Here the people in the study lucked into a role they had done precisely nothing to earn and yet easily felt entitled to the extra cookie.

That's the self-serving bias whirring away in the background, and the point Lewis wanted to make. It's too easy to think we deserve all the extra cookies we've been handed.

This kind of bias looks like a chronic problem, but after being gently challenged at that recent talk I dug into the file to land on at least one upside in blatantly self-serving thinking.

It's the benefit of what's called the psychological immune system, popularized in the last 20 years or so by researchers including the Harvard University psychologist Daniel Gilbert.

Gilbert and his research colleagues had clearly been intrigued by how lousy people are at predicting how they're going to feel about something that might happen to them.

One thing they noted was far too much dread over something bad that could lie ahead, not realizing that people really are awfully resilient.
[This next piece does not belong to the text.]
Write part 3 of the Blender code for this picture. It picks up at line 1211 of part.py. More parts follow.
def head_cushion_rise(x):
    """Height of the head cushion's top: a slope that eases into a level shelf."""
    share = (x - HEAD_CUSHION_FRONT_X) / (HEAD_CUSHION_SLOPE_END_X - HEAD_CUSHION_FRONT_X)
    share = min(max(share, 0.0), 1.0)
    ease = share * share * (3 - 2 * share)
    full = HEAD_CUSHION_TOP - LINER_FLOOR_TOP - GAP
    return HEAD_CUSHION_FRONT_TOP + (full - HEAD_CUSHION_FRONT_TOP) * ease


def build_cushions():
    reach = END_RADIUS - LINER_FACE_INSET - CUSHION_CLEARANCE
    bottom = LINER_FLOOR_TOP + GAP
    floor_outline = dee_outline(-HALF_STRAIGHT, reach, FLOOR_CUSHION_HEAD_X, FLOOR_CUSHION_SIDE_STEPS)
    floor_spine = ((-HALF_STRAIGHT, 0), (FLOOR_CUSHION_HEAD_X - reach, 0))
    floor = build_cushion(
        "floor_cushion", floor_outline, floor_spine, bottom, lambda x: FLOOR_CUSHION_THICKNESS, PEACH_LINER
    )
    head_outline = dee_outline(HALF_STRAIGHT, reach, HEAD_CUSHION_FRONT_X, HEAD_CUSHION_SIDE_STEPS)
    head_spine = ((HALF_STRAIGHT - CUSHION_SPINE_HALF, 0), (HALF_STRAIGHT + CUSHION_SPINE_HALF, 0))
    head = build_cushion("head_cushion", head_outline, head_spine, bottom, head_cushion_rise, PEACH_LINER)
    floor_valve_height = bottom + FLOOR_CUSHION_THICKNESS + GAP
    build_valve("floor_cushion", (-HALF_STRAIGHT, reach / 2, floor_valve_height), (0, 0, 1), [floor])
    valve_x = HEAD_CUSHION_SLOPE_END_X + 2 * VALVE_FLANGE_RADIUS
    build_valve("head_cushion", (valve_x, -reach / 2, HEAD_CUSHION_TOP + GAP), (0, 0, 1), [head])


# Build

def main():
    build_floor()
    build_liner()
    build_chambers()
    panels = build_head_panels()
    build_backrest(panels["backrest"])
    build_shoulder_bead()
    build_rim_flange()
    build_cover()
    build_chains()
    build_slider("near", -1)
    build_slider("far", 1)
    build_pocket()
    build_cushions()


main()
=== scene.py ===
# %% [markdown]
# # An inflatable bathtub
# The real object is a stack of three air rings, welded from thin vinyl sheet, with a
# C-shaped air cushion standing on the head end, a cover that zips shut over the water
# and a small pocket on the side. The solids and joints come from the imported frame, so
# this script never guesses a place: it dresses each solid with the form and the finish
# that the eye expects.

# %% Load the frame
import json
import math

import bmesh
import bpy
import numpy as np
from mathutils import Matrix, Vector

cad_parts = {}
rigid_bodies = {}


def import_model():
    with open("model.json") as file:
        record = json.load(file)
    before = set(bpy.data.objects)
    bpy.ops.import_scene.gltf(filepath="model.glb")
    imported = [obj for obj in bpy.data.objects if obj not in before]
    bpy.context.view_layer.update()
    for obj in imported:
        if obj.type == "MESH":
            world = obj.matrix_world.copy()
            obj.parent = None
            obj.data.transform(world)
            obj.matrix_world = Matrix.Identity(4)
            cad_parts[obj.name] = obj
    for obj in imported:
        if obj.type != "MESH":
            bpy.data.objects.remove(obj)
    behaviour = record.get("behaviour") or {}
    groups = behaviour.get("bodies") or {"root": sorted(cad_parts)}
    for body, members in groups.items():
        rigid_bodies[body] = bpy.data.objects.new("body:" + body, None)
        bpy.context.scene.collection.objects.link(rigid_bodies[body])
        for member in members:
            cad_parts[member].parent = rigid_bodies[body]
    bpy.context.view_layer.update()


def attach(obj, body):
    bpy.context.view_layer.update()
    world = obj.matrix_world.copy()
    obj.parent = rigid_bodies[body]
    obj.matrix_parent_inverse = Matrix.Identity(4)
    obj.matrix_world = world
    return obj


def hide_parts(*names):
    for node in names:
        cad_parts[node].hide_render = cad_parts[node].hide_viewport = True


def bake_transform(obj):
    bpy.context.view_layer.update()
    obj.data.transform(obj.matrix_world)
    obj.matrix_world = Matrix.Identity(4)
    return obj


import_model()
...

They manage to crawl away from a personal disaster and in time pretty much fully recover.

One reason that can happen is the ability people seem to have to make up stories in their heads about these bad experiences where they come out looking pretty good. It's undeniably self-serving. Gilbert, though, thought of this mental quirk as a gift people need to better appreciate.

Like a lot of people, I've had a job come to an abrupt end, and some sort of self-serving bias kicked in so fast the psychological wound was mostly healed by dinner time. Of course, anyone listening in on the muttering during the drive home would have heard a grown-up sounding like a 9-year-old.

"Fine. I was sick of working for your stupid firm anyway."